Let \(\Gamma\) be a finitely generated group and k an algebraically closed field of characteristic zero. The authors study the finite dimensional theory of \(\Gamma\) over k.

In section 1 they define the basic objects of the paper. They introduce the functor \({\mathfrak R}_ n(\Gamma)\) from commutative k-algebras to sets defined by \({\mathfrak R}_ n(\Gamma)(A)=Hom(\Gamma,GL_ n(A))\), and if \(f: A\to B\) is a k-algebra homomorphism, \(f_*: {\mathfrak R}_ n(\Gamma)(A)\to {\mathfrak R}_ n(\Gamma)(B)\) denotes the function sending \(\rho: \Gamma \to GL_ n(A)\) into the composite \(\Gamma \to GL_ n(A)\to GL_ n(B)\). Then they show that this functor is representable by an affine algebra, and so is an affine scheme. This scheme has an algebraic action of \(GL_ n\) and a universal categorical quotient \(\delta \delta_ n(\Gamma)\). \({\mathfrak R}_ n(\Gamma)\) contains an open subscheme \({\mathfrak R}^ s_ n(\Gamma)\) consisting of the simple representations and its image \(\delta_ n(\Gamma)\) in the categorical quotient \(\delta \delta_ n(\Gamma)\) is a geometric quotient \({\mathfrak R}^ s_ n(\Gamma)\) by \(GL_ n\).

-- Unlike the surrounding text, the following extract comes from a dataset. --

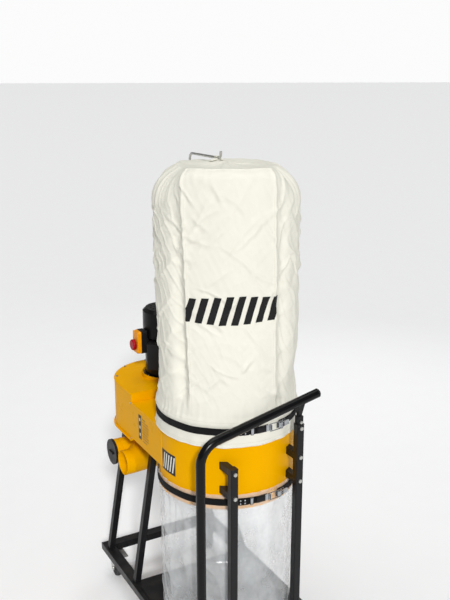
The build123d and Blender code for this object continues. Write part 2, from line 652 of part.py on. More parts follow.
BAR_END = Vector(HANDLE_X, HANDLE_END_Y, HANDLE_END_Z)
with BuildPart() as handle_end_cap:
    with BuildSketch(Plane(BAR_END, z_dir=-BAR_DIRECTION)):
        Circle(HANDLE_R)
    extrude(amount=4)
    with BuildSketch(Plane(BAR_END - BAR_DIRECTION * 4, z_dir=-BAR_DIRECTION)):
        Circle(HANDLE_R)
    extrude(amount=4, taper=45)
    with BuildSketch(Plane(BAR_END, z_dir=BAR_DIRECTION)):
        Circle(HANDLE_R - HANDLE_WALL)
    extrude(amount=16)
save(handle_end_cap.part, "handle_end_cap")

SADDLE_Z = HANDLE_START_Z + (POST_Y - HANDLE_START_Y) * tan(radians(HANDLE_SLOPE))
with BuildPart() as handle_bracket:
    add(block((HANDLE_X - 11, POST_Y - 10, POST_TOP), (HANDLE_X + 11, POST_Y + 10, POST_TOP + 30)))
    with BuildSketch(Plane((HANDLE_X, POST_Y, POST_TOP + 29))):
        Rectangle(12, 12)
    with BuildSketch(Plane((HANDLE_X, POST_Y, SADDLE_Z))):
        Rectangle(30, 30)
    loft()
    add(swept(HANDLE_PATH, HANDLE_R), mode=Mode.SUBTRACT)
save(handle_bracket.part, "handle_bracket")

HANGER_LOW, HANGER_BEND, HOOK_BEND = HEM - 150, 22, 14
HOOK_X = RING_X - 40
with BuildPart() as bag_hanger:
    with BuildLine() as hanger_path:
        mast = Line((HANGER_X, 0, HANGER_LOW), (HANGER_X, 0, HANGER_Z - HANGER_BEND))
        bow = TangentArc(mast @ 1, (HANGER_X + HANGER_BEND, 0, HANGER_Z), tangent=mast % 1)
        arm = Line(bow @ 1, (HOOK_X - HOOK_BEND, 0, HANGER_Z))
        tip = TangentArc(arm @ 1, (HOOK_X, 0, HANGER_Z + HOOK_BEND), tangent=arm % 1)
        Line(tip @ 1, (HOOK_X, 0, HANGER_Z + HOOK_BEND + 10))
    with BuildSketch(Plane((HANGER_X, 0, HANGER_LOW))):
        Circle(HANGER_R)
    sweep()
save(bag_hanger.part, "bag_hanger")

with BuildPart() as hanger_clips:
    for clip_z in (HEM - 130, HEM - 40):
        add(block((HANGER_X - 9, -11, clip_z), (RING_X - RING_R + 8, 11, clip_z + 18)))
    add(pipe(RING_X, 0, RING_LOW, RING_TOP, RING_R), mode=Mode.SUBTRACT)
    add(pipe(HANGER_X, 0, RING_LOW, RING_TOP, HANGER_R), mode=Mode.SUBTRACT)
save(hanger_clips.part, "hanger_clips")

with BuildPart() as frame_bolts:
    for bolt_y, bolt_z in ((POST_Y, POST_TOP - 14), (POST_Y, RING_LOW + 168), (POST_Y, RING_LOW + 78),
                           (-POST_Y, RING_LOW + 168), (-POST_Y, RING_LOW + 78)):
        start = (HANDLE_X + POST_W / 2, bolt_y, bolt_z)
        with BuildSketch(Plane(start, z_dir=(1, 0, 0))):
            RegularPolygon(7.5, 6)
        extrude(amount=5)
    with BuildSketch(Plane((HANDLE_X + 11, POST_Y, POST_TOP + 8), z_dir=(1, 0, 0))):
        RegularPolygon(6, 6)
    extrude(amount=5)
save(frame_bolts.part, "frame_bolts")

# ---- Filter bag, its loop and the chip bag ----
BEAD_BULGE = 8
with BuildPart() as filter_bag:
    with BuildSketch(Plane((RING_X, 0, HEM), x_dir=(1, 0, 0), z_dir=(0, -1, 0))):
        with BuildLine():
            Line((BAG_R + 5, 0), (STRAP_R - GAP, 41))
            Line((STRAP_R - GAP, 41), (STRAP_R - GAP, 71))
            Spline((STRAP_R - GAP, 71), (RING_R + BEAD_BULGE, 80), (BAG_R, 108))
            Line((BAG_R, 108), (BAG_R, SHOULDER_Z - HEM))
            ThreePointArc((BAG_R, SHOULDER_Z - HEM), (BAG_R - 18, SHOULDER_Z - HEM + 55),
                          (SHOULDER_R, BAG_TOP - HEM))
            Line((SHOULDER_R, BAG_TOP - HEM), (0, BAG_TOP - HEM))
            Line((0, BAG_TOP - HEM), (0, BAG_TOP - HEM - BAG_WALL))
            Line((0, BAG_TOP - HEM - BAG_WALL), (SHOULDER_R - 1, BAG_TOP - HEM - BAG_WALL))
            ThreePointArc((SHOULDER_R - 1, BAG_TOP - HEM - BAG_WALL),
                          (BAG_R - 20.5, SHOULDER_Z - HEM + 53), (BAG_R - BAG_WALL, SHOULDER_Z - HEM))
            Line((BAG_R - BAG_WALL, SHOULDER_Z - HEM), (BAG_R - BAG_WALL, 112))
            Spline((BAG_R - BAG_WALL, 112), (RING_R + 4, 88), (RING_R + 4, 75), (RING_R + 0.5, 70))
            Line((RING_R + 0.5, 70), (RING_R + 0.5, 0))
            Line((RING_R + 0.5, 0), (BAG_R + 5, 0))
        make_face()
    revolve(axis=Axis((RING_X, 0, 0), (0, 0, 1)))
save(filter_bag.part, "filter_bag")

LOOP_X, LOOP_W = HOOK_X - HOOK_BEND - 16, 24
with BuildPart() as bag_loop:
    with BuildSketch(Plane((LOOP_X - LOOP_W / 2, 0, BAG_TOP), x_dir=(0, 1, 0), z_dir=(1, 0, 0))):
        with BuildLine():
            Polyline((-26, 0), (-20, 3), (-11, 9))
            ThreePointArc((-11, 9), (0, 19), (11, 9))
            Polyline((11, 9), (20, 3), (26, 0), (14, 0), (8, 6))
            ThreePointArc((8, 6), (0, 15), (-8, 6))
            Polyline((-8, 6), (-14, 0), (-26, 0))
        make_face()
    extrude(amount=LOOP_W)
save(bag_loop.part, "bag_loop")

with BuildPart() as chip_bag:
    with BuildSketch(Plane((RING_X, 0, 0), x_dir=(1, 0, 0), z_dir=(0, -1, 0))):
        with BuildLine():
            Polyline((0, CHIP_BAG_LOW), (205, CHIP_BAG_LOW))
            RadiusArc((205, CHIP_BAG_LOW), (245, CHIP_BAG_LOW + 40), -40)
            Polyline((245, CHIP_BAG_LOW + 40), (RING_R + 5, RING_LOW - 14), (RING_R + 5, CHIP_BAG_TOP),
                     (RING_R + 0.5, CHIP_BAG_TOP), (RING_R + 0.5, RING_LOW + 12), (RING_R + 4, RING_LOW + 8),
                     (RING_R + 3, RING_LOW - 14), (242, CHIP_BAG_LOW + 41))
            RadiusArc((242, CHIP_BAG_LOW + 41), (204, CHIP_BAG_LOW + BAG_WALL), 38)
            Polyline((204, CHIP_BAG_LOW + BAG_WALL), (0, CHIP_BAG_LOW + BAG_WALL), (0, CHIP_BAG_LOW))
        make_face()
    revolve(axis=Axis((RING_X, 0, 0), (0, 0, 1)))
save(chip_bag.part, "chip_bag")


# ---- Strap clamps and their over-centre latches ----
def latch_frame(z, angle=LATCH_ANGLE):
    """Frame on the strap's outside; x runs towards the hook, y points outwards."""
    x, y = polar(RING_X, 0, LATCH_R, angle)
    return facing(x, y, z, angle)


def strap(z):
    """Band round the bag, open between the latch and the hook."""
    gap_low, gap_high = HOOK_ANGLE + 2.6, LATCH_ANGLE - 2.5
    with BuildPart() as band:
        with BuildSketch(Plane((RING_X, 0, z - STRAP_H / 2))):
            Circle(STRAP_R + STRAP_T)
            Circle(STRAP_R, mode=Mode.SUBTRACT)
            with BuildLine():
                Polyline((0, 0), polar(0, 0, 300, gap_low), polar(0, 0, 300, gap_high), close=True)
            make_face(mode=Mode.SUBTRACT)
        extrude(amount=STRAP_H)
    return band.part


PIN_AT = (3, 7)
BAIL_AT = (-9, 9)
HOOK_BAR_AT = (42, 1)
EAR_Z = 11


def upright_rod(frame, x, y, half, radius):
    """Rod along the frame's z, centred on it."""
    with BuildPart() as rod:
        with BuildSketch(frame.offset(-half)):
            with Locations((x, y)):
                Circle(radius)
        extrude(amount=2 * half)
    return rod.part


def latch_plate(z):
    """Riveted plate with two ears and the lever's pin."""
    frame = latch_frame(z)
    with BuildPart() as piece:
        add(plate(frame, (-30, 0, -EAR_Z), (12, 2, EAR_Z)))
        for low in (-EAR_Z, EAR_Z - 2):
            add(plate(frame, (PIN_AT[0] - 4, 1, low), (PIN_AT[0] + 4, PIN_AT[1] + 4, low + 2)))
        add(upright_rod(frame, *PIN_AT, EAR_Z, PIN_R))
    return piece.part


def hook_plate(z):
    """Plate on the strap's other end with an upturned tab."""
    frame = latch_frame(z, HOOK_ANGLE)
    with BuildPart() as piece:
        add(plate(frame, (-16, 0, -EAR_Z), (22, 2, EAR_Z)))
        add(plate(frame, (-12.8, 1, -EAR_Z + 2), (-10.8, 9, EAR_Z - 2)))
    return piece.part


def latch_lever(z):
    """Lever with a hub on the pin, side cheeks for the bail, and a turned-out tip."""
    frame = latch_frame(z)
    half = EAR_Z - 2 - GAP
    with BuildPart() as piece:
        with BuildSketch(frame.offset(-half)):
            with BuildLine():
                Polyline((3, 11), (-12, 12.5), (-34, 9), (-LEVER_L, 12), (-LEVER_L, 9.8),
                         (-34, 6.8), (-14, 6.4), (3, 3.8), close=True)
            make_face()
            with Locations(PIN_AT):
                Circle(4)
                Circle(PIN_R + 0.05, mode=Mode.SUBTRACT)
            with Locations(BAIL_AT):
                Circle(WIRE_R + 0.05, mode=Mode.SUBTRACT)
        extrude(amount=2 * half)
    return piece.part


def latch_bail(z):
    """Closed wire loop from the lever to the hook."""
    frame = latch_frame(z)
    wire_z = EAR_Z + 2.5
    with BuildPart() as piece:
        add(upright_rod(frame, *BAIL_AT, wire_z + WIRE_R, WIRE_R))
        add(upright_rod(frame, *HOOK_BAR_AT, wire_z + WIRE_R, WIRE_R))
        for side in (-1, 1):
            start = frame.from_local_coords(Vector(*BAIL_AT, side * wire_z))
            end = frame.from_local_coords(Vector(*HOOK_BAR_AT, side * wire_z))
            along = (end - start).normalized()
            with BuildSketch(Plane(start - along * WIRE_R, z_dir=along)):
                Circle(WIRE_R - 0.02)
            extrude(amount=(end - start).length + 2 * WIRE_R)
    return piece.part


with BuildPart() as latch_plates:
    for strap_z in (UPPER_STRAP_Z, LOWER_STRAP_Z):
        add(latch_plate(strap_z))
        add(hook_plate(strap_z))
save(latch_plates.part, "latch_plates")

for level, strap_z in (("upper", UPPER_STRAP_Z), ("lower", LOWER_STRAP_Z)):
    save(strap(strap_z), f"{level}_strap")
    save(latch_lever(strap_z), f"{level}_latch_lever")
    save(latch_bail(strap_z), f"{level}_latch_bail")

print("steps written:", len([f for f in os.listdir("parts") if f.endswith(".step")]))
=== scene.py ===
"""Looks of the two-bag dust collector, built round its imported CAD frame."""

import json
from math import cos, hypot, pi, radians, sin, tau

import bpy
import numpy as np
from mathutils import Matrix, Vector


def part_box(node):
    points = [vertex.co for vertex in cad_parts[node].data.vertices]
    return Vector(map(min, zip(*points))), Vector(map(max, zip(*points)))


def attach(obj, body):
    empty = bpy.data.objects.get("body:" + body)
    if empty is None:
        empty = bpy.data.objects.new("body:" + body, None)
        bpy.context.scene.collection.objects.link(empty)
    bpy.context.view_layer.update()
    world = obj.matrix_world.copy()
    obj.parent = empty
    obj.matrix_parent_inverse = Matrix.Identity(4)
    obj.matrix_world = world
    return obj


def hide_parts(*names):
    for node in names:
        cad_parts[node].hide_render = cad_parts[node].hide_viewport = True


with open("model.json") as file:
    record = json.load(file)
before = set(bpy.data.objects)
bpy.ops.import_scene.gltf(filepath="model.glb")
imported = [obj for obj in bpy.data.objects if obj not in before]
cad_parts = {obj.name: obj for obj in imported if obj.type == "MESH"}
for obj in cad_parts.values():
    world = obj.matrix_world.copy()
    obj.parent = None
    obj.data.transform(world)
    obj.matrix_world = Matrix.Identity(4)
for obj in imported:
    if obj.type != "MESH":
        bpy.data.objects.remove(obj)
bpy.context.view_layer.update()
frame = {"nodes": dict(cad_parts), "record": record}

MM = 0.001

# ---- Places read from the frame ----
RING_LOW, RING_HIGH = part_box("collector_ring")
RING_X = (RING_LOW[0] + RING_HIGH[0]) / 2
RING_Y = (RING_LOW[1] + RING_HIGH[1]) / 2
HEM_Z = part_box("filter_bag")[0][2]
STRAP_LOW, STRAP_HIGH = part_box("upper_strap")
LOWER_STRAP_LOW, LOWER_STRAP_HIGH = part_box("lower_strap")
CHIP_LOW, CHIP_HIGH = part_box("chip_bag")
LOOP_LOW, LOOP_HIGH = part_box("bag_loop")
LOOP_X = (LOOP_LOW[0] + LOOP_HIGH[0]) / 2
DUCT_LOW, DUCT_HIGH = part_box("outlet_duct")
RING_R = 250 * MM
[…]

The k-points of the schemes above yield (possibly reducible) k-varieties \(R_ n(\Gamma)\) (parametrizing degree n representations over k), \(R^ s_ n(\Gamma)\) (parametrizing simple representations), \(S_ n(\Gamma)\) (parametrizing isomorphism classes of semisimple representations). In section 1 the authors study the orbits of representations from \(R_ n(\Gamma)\), too. In particular, they show that such orbit 0(\(\rho)\) is closed iff \(\rho\) is a semisimple representation.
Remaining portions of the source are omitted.